In support of their position, respondents stress that petitioner initially indicated to Surrogate’s Court that he believed decedent had changed her domicile to Florida. Petitioner’s statement, as a long-time friend of and attorney for decedent, while not unimportant, is certainly not controlling. Further, it is somewhat ironic that Kennedy, decedent’s brother, provided information to Florida officials for decedent’s death certificate which indicated that, at that time, he believed decedent was domiciled in New York. Given his relationship to decedent, Kennedy’s representation to Florida officials is entitled to the same consideration as petitioner’s statement to Surrogate’s Court.

In light of the above, we are unconvinced that respondents produced clear and convincing evidence that decedent intended to change her domicile from New York to Florida. We find that serious issues exist as to whether decedent evidenced a clear intention of changing her domicile, and thus Surrogate’s Court should not have summarily decided the issue. However, even assuming that decedent was a Florida domiciliary at the time of her death, in the exercise of discretion we reverse for the following reasons.
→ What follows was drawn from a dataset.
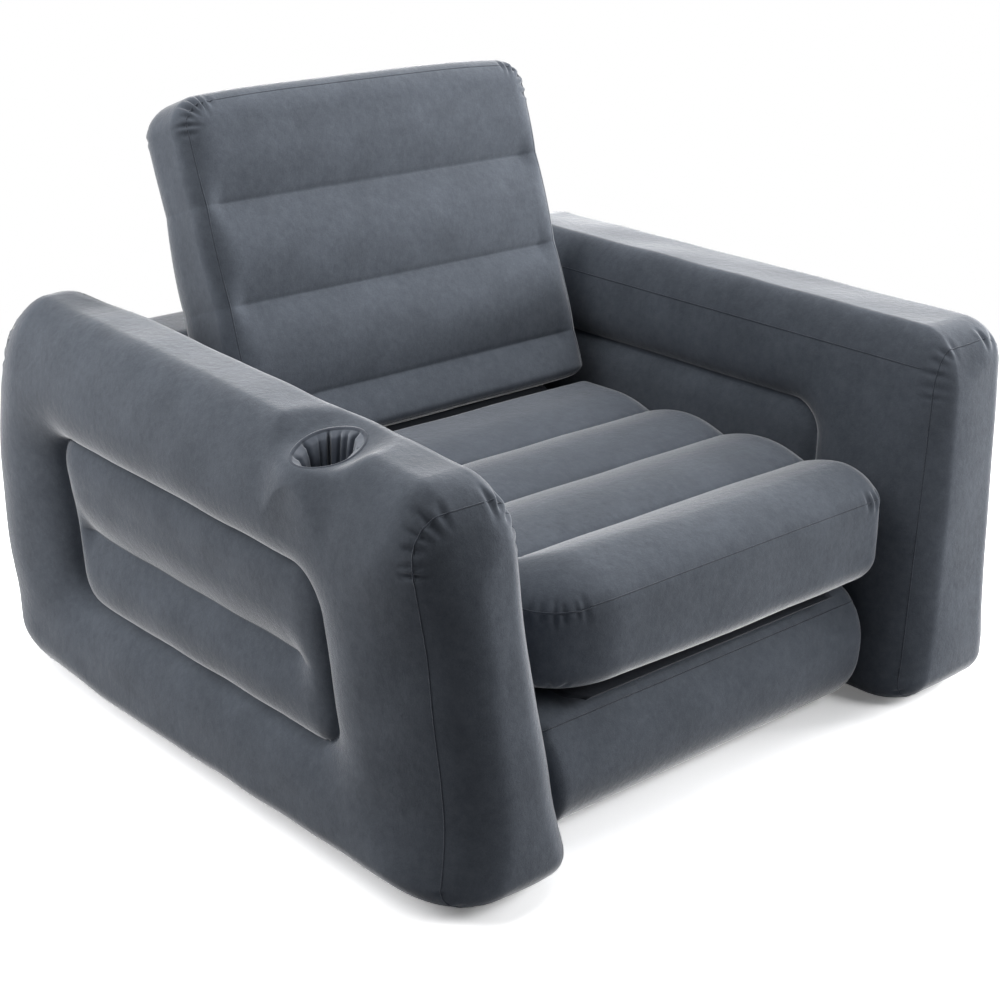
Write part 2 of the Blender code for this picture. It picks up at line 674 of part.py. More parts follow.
def open_ports(arms, bolster, base, base_form, seat, seat_form, back, back_form):
    """The frame's chambers share their air, and so do the two pull-out panels."""
    for side, arm in arms:
        weld = side * (arm_outer(ARM_PORT_HEIGHT) - arm_thickness(ARM_PORT_HEIGHT))
        port = make_port(arm.name + "_port", (weld, ARM_PORT_AHEAD, ARM_PORT_HEIGHT), (1.0, 0.0, 0.0))
        cut(arm, port)
        cut(bolster, port)
    rear = make_port("base_port", (0.0, base_form.high.y, BASE_HEIGHT / 2), (0.0, 1.0, 0.0))
    cut(base, rear)
    cut(bolster, rear)
    seat_middle = (seat_form.low.z + seat_form.high.z) / 2
    cut(seat, make_port("seat_port", (SEAT_PORT_SIDE, seat_form.high.y, seat_middle), (0.0, 1.0, 0.0),
                        seat.parent))
    back_middle = (back_form.low.z + back_form.high.z) / 2
    cut(back, make_port("backrest_port", (SEAT_PORT_SIDE, back_form.low.y, back_middle), (0.0, 1.0, 0.0),
                        back.parent))


# Valves

def make_valve(name, chamber_piece, seat):
    """A welded valve: body, screw-in insert, check flap and hinged cap. seat is an empty on the skin,
    with Z pointing out of the chamber."""
    ledge = VALVE_BORE_RADIUS - VALVE_LEDGE_WIDTH
    body_profile = [(VALVE_BORE_RADIUS, VALVE_FLANGE_HEIGHT), (VALVE_FLANGE_RADIUS, VALVE_FLANGE_HEIGHT),
                    (VALVE_FLANGE_RADIUS, 0.0), (VALVE_NECK_RADIUS, 0.0),
                    (VALVE_NECK_RADIUS, -VALVE_NECK_DEPTH), (ledge, -VALVE_NECK_DEPTH),
                    (ledge, VALVE_LEDGE_HEIGHT - VALVE_NECK_DEPTH),
                    (VALVE_BORE_RADIUS, VALVE_LEDGE_HEIGHT - VALVE_NECK_DEPTH)]
    turned(name + "_body", body_profile, VALVE_SIDES, VALVE_RUBBER, seat)

    hole = VALVE_NECK_RADIUS + TOUCH_GAP
    cutter = turned(name + "_hole", [(0.0, -VALVE_NECK_DEPTH), (hole, -VALVE_NECK_DEPTH),
                                     (hole, VALVE_NECK_DEPTH), (0.0, VALVE_NECK_DEPTH)],
                    VALVE_SIDES, VALVE_RUBBER, seat)
    cut(chamber_piece, cutter)

    turn = empty(name + "_insert_turn", (0.0, 0.0, VALVE_FLANGE_HEIGHT + TOUCH_GAP), parent=seat)
    outer = VALVE_BORE_RADIUS - TOUCH_GAP
    floor = -INSERT_DEPTH
    bore_wall = INSERT_BORE_RADIUS + INSERT_WALL
    insert_profile = [(INSERT_BORE_RADIUS, INSERT_RIM_HEIGHT), (INSERT_RIM_RADIUS, INSERT_RIM_HEIGHT),
                      (INSERT_RIM_RADIUS, 0.0), (outer, 0.0), (outer, floor), (outer - INSERT_WALL, floor),
                      (outer - INSERT_WALL, -INSERT_WALL), (bore_wall, -INSERT_WALL), (bore_wall, floor / 2),
                      (INSERT_BORE_RADIUS, floor / 2)]
    turned(name + "_insert", insert_profile, VALVE_SIDES, INSERT_PLASTIC, turn)

    flap_top = floor / 2 - TOUCH_GAP
    turned(name + "_flap", [(0.0, flap_top - FLAP_THICKNESS), (FLAP_RADIUS, flap_top - FLAP_THICKNESS),
                            (FLAP_RADIUS, flap_top), (0.0, flap_top)],
           VALVE_SIDES, FLAP_FILM, turn)

    mouth = INSERT_RIM_HEIGHT + TOUCH_GAP
    hinge = empty(name + "_cap_hinge", (0.0, CAP_HINGE_REACH, mouth + CAP_HEIGHT / 2), parent=turn)
    make_cap(name + "_cap", hinge)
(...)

Where the vast majority of a decedent’s assets are located in this State and the laws of testator’s domicile discriminate against New York fiduciaries named in the will, there is authority for granting original probate in New York (see, Matter of Goldstein, 34 AD2d 764; Matter of Brown, 107 Misc 2d 970; see also, SCPA 1605; Matter of Heller-Baghero, 26 *87NY2d 337). Here, although decedent had a $41,000 interest in real estate and a bank balance of $63,000 in Florida, the following factors support probate of the will in New York: (1) decedent had real estate in New York worth $67,500, (2) her estate includes significant intangible assets in New York, such as bank accounts valued at $228,722.37 and real estate mortgages valued at $84,497.64, (3) the will was executed in New York in accordance with New York law with the assistance of a New York attorney and was witnessed by New York residents, (4) there are statements in the will that decedent was a New York resident and that her residuary legatees should be determined in accordance with New York law, (5) 10 out of 11 beneficiaries under the will reside in New York, and (6) the beneficiaries who together receive the clear majority of the estate seek probate in New York. Further, Florida law prohibits petitioner from serving as executor (see, Fla Stat Ann § 733.304). This law, although not unique to Florida, has been the subject of criticism (see, e.g., Matter of Harrison, 81 Misc 2d 807; 1 Warren’s Heaton, Surrogates’ Courts § 33, ¶ 1B, at 5-245 [6th ed]) and at least one count found it unconstitutional (Fain v Hall, 463 F Supp 661; but see, In re Estate of Greenberg, 390 So 2d 40 [Fla], appeal dismissed 450 US 961 [upholding constitutionality of Florida statute]). Although we do not pass on the wisdom or validity of the Florida law, it is clear that on the facts at bar the Florida law thwarts decedent’s wish that petitioner, her long-time friend and attorney, serve as executor of her estate. Under these circumstances, and in light of the substantial New York assets, we conclude that the will should have been admitted to original probate in New York.

Main, J. P., Weiss, Mikoll and Yesawich, Jr., JJ., concur.

Decree reversed, on the facts, without costs, and petition granted.

The Florida statute provides:

"A person who is not domiciled in the state cannot qualify as personal representative unless the person is:
"(1) A legally adopted child or adoptive parent of the decedent;
"(2) Related by lineal consanguinity to the decedent;
"(3) A spouse or a brother, sister, uncle, aunt, nephew, or niece of the decedent, or someone related by lineal consanguinity to any such person; or
*85"(4) The spouse of a person otherwise qualified under this section” (Fla Stat Ann § 733.304).

Under this statute, petitioner cannot qualify as executor. Respondent James F. Kennedy, however, is decedent’s brother and thus he would be permitted to act as executor.